To explain the progressive nature of De Koninck’s solutions, we can show that in the Swiss CIAM kitchen in the Neubühl district in 1931, elements such as the table, stove and sink were designed separately. This is a different approach to functionalism.

De Koninck naturally used Cubex kitchens in the homes he designed, such as this one for landscape architect Jean Canneel-Claes (1909-1989) in 1931. The serving hatch to the dining area remained important, as did a pull-out tablet to increase the work surface. The glass containers for dry food are also typical.


 The flats were also suitable for a laboratory kitchen. They lacked the cellar and coal bunker found in rural homes — or these were located deep in the basement — and cooking and heating had to be done with gas. Either the residents went out to buy food every day, or they installed an electric refrigerator. The rational kitchens were not found in workers’ homes because they were too expensive. There, the concept of the kitchen-diner remained because they could only afford fuel, usually coal, for one stove.
The Bruynzeel company was a major manufacturer of kitchen furniture in the Netherlands.
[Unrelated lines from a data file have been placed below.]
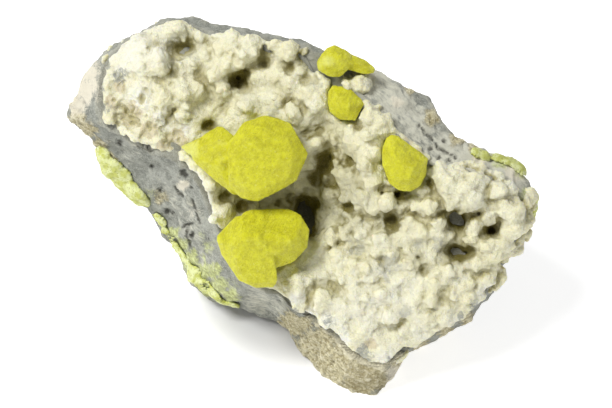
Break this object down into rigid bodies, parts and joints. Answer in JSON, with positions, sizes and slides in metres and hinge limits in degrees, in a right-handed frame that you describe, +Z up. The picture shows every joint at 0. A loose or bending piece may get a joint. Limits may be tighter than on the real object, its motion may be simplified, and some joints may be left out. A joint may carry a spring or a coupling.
{
  "type": "native sulfur crystal specimen",
  "caption": "Loose mineral specimen: sulfur crystals on a knobbly calcite crust lining a hollow in a broken piece of limestone, resting on its flat base.",
  "frame": {"origin": "bottom centre of the specimen's box, on the surface it rests on", "axes": "+X to the right along the stone's length, seen from the crystals' side; -Y out of the crystal-bearing face; +Z up from the flat base"},
  "size_m": [0.1037, 0.0665, 0.0703],
  "materials": {
    "limestone": "grey limestone, matt and broken, with a tan weathered rind in places",
    "calcite": "cream to white, sugary microcrystals, brown in the crevices",
    "sulfur_crystal": "lemon yellow, translucent, frosted faces with bright glints",
    "sulfur_mass": "pale yellow-green, fine-grained and matt"
  },
  "bodies": {
    "root": {"limestone_matrix": "limestone", "calcite_crust": "calcite", "sulfur_crystal_main": "sulfur_crystal", "sulfur_crystal_lower": "sulfur_crystal", "sulfur_crystal_rim": "sulfur_crystal", "sulfur_crystal_upper": "sulfur_crystal", "sulfur_crystal_right": "sulfur_crystal", "sulfur_patch_left": "sulfur_mass", "sulfur_vein_left": "sulfur_mass", "sulfur_patch_edge_right": "sulfur_mass", "sulfur_patch_top_right": "sulfur_mass"}
  },
  "joints": []
}
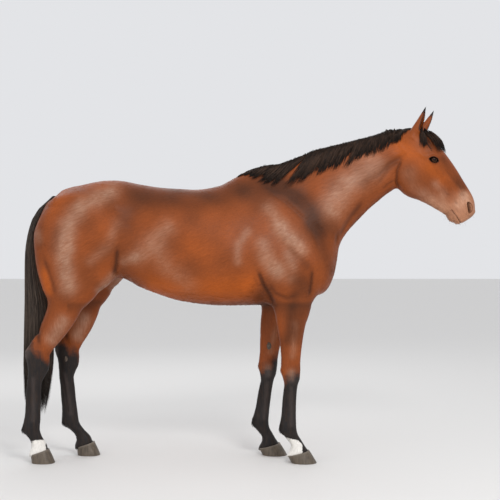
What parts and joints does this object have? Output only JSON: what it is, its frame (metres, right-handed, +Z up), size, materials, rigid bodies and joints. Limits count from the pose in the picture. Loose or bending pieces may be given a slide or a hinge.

In 1938, it launched the Holland kitchen designed by Piet Zwart (1885-1977). The doors were rebated, which reduced the gaps between them. Both the Dutch Housewives’ Association and many architects were enthusiastic. The kitchen was also affordable, so that, especially after the Second World War, it became a common feature in Dutch homes. A built-in refrigerator was then part of the standard equipment.